I can reproduce the problem (or at least I think it's the same problem) one of every two or three restarts.
The problem appears when using any binary installer from master branch, 23.10, 23.04, 22.05
When running ejabberdctl restart, the functions called are:
ejabberd_app:startejabberd_hooks:run(ejabberd_started, [])ejabberd_pkix:ejabberd_started()fast_tls:clear_cache()fast_tls:clear_cache_nif()- and this goes to the fast_tls C code that crashes
It is very easy to reproduce:
- Install ejabberd using binary installers (master branch or any recent release)
- Start that ejabberd. If you use "ejabberdctl live", you will be able to see its behaviour in realtime
- Call
ejabberdctl restart - If it restarts correctly, call it again. After 2 or 3 restarts, the problem should appear.
The problem does not appear when using the container, or ejabberd compiled from source code with Erlang 26.1 (the one used in the installers). In those cases, ejabberdctl restart successfully restart ejabberd everytime.
Is this seen with OpenSSL 3, and when no dhfile is configured for listeners in ejabberd.yml? if so, this may be fixed by https://github.com/processone/fast_tls/pull/63
The problem is reproducible when using binary installers (23.10, older releases, also master release).

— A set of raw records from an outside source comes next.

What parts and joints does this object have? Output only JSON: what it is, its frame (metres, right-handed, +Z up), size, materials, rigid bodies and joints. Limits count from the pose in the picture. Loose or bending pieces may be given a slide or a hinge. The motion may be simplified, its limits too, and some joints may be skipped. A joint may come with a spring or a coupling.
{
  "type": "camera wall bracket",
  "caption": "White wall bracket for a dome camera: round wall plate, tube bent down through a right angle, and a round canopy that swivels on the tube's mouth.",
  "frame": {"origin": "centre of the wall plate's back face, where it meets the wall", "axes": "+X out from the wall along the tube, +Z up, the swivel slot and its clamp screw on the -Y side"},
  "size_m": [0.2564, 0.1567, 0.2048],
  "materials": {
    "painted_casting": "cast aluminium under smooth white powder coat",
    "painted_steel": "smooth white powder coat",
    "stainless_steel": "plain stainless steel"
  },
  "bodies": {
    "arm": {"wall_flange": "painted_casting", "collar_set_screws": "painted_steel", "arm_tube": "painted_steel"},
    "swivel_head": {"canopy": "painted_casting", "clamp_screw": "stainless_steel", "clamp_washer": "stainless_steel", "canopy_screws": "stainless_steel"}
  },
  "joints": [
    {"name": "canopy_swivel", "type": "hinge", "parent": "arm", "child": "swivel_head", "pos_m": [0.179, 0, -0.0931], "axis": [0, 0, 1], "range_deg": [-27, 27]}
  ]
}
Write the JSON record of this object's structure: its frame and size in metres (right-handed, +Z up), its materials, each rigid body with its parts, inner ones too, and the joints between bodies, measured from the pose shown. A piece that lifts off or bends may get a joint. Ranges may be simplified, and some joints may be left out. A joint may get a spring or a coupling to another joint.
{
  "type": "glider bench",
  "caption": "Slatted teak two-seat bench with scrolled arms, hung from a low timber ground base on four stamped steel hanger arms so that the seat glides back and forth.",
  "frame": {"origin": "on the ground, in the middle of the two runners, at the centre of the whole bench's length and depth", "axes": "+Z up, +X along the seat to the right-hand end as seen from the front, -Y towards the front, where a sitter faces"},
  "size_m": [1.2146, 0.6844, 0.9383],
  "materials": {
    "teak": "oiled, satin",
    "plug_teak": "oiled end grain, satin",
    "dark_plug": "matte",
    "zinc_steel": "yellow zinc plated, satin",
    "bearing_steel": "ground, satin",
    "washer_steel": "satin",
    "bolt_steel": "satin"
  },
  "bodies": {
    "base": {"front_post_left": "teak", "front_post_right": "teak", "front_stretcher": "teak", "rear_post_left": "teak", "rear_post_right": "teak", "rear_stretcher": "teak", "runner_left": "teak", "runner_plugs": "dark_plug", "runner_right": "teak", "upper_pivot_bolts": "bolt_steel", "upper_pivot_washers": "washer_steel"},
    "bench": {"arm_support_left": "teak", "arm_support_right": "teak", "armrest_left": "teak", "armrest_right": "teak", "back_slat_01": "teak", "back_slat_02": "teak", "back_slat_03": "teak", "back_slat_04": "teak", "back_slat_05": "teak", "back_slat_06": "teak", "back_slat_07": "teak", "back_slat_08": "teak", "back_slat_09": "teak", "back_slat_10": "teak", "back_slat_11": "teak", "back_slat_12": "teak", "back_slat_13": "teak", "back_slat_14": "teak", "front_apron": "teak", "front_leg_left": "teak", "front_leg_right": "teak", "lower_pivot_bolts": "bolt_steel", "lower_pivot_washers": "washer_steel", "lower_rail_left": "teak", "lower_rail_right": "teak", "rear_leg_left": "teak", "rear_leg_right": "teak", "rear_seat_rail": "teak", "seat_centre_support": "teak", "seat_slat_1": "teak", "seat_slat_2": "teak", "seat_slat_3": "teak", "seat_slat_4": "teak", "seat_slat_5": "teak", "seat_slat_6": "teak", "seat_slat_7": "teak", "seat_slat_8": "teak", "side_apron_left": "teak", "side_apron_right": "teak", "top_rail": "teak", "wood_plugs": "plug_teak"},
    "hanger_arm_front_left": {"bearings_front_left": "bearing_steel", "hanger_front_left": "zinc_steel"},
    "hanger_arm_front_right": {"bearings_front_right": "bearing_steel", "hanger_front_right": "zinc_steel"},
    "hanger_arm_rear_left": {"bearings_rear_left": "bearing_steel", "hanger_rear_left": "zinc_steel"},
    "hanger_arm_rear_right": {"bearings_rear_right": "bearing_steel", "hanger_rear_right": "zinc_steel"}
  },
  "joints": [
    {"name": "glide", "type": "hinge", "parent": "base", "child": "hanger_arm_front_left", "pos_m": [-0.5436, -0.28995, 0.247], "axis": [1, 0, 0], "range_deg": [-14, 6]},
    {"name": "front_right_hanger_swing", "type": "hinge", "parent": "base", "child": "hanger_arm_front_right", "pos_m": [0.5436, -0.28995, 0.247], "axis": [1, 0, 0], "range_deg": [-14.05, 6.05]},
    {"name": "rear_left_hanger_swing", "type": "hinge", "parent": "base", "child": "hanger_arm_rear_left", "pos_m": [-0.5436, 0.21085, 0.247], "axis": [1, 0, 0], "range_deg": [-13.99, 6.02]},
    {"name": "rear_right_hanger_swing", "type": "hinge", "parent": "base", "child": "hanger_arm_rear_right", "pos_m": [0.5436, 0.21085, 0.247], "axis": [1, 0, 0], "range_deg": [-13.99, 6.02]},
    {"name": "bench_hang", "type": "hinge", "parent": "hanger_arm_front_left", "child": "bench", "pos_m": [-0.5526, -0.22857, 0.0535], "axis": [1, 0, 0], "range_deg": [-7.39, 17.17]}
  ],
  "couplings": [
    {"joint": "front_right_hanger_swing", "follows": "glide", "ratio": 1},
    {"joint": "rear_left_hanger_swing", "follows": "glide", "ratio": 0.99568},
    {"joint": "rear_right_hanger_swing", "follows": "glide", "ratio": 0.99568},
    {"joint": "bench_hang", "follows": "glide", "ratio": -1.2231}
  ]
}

Those installers are built by tools/make-binaries which downloads and compiles openssl 1.1.1w
https://github.com/processone/ejabberd/blob/66d701e788af7d1f86c253481ab2d8411bc92a3c/tools/make-binaries#L73
As you mentioned, fast_tls included in git some fixes. It's now tagged and used by ejabberd, but testing installers that use latest fast_tls throws the same problem.
I guess it's worth trying to update binary installers to OpenSSL 3, but unfortunately I get compilation problems in that case.
@badlop: OpenSSL 1.1.1 branch is now EOL, yes please look for OpenSSL 3.2.x:
- https://www.openssl.org/blog/blog/2023/09/11/eol-111/
- https://www.openssl.org/blog/blog/2023/11/23/OpenSSL32/
- https://www.openssl.org/news/openssl-3.2-notes.html
The newest ejabberd installers use OpenSSL 3.2.1 (since 1962fc88d62ede7676bf7f91f72094ef3f105839) and fast_tls 1.1.18, which includes the fix https://github.com/processone/fast_tls/commit/da16622da621eb4d74f047e8ac376d701782007b. Those installers can be downloaded from https://github.com/processone/ejabberd/actions/runs/7844499079
However, the problem mentioned in this issue is still present.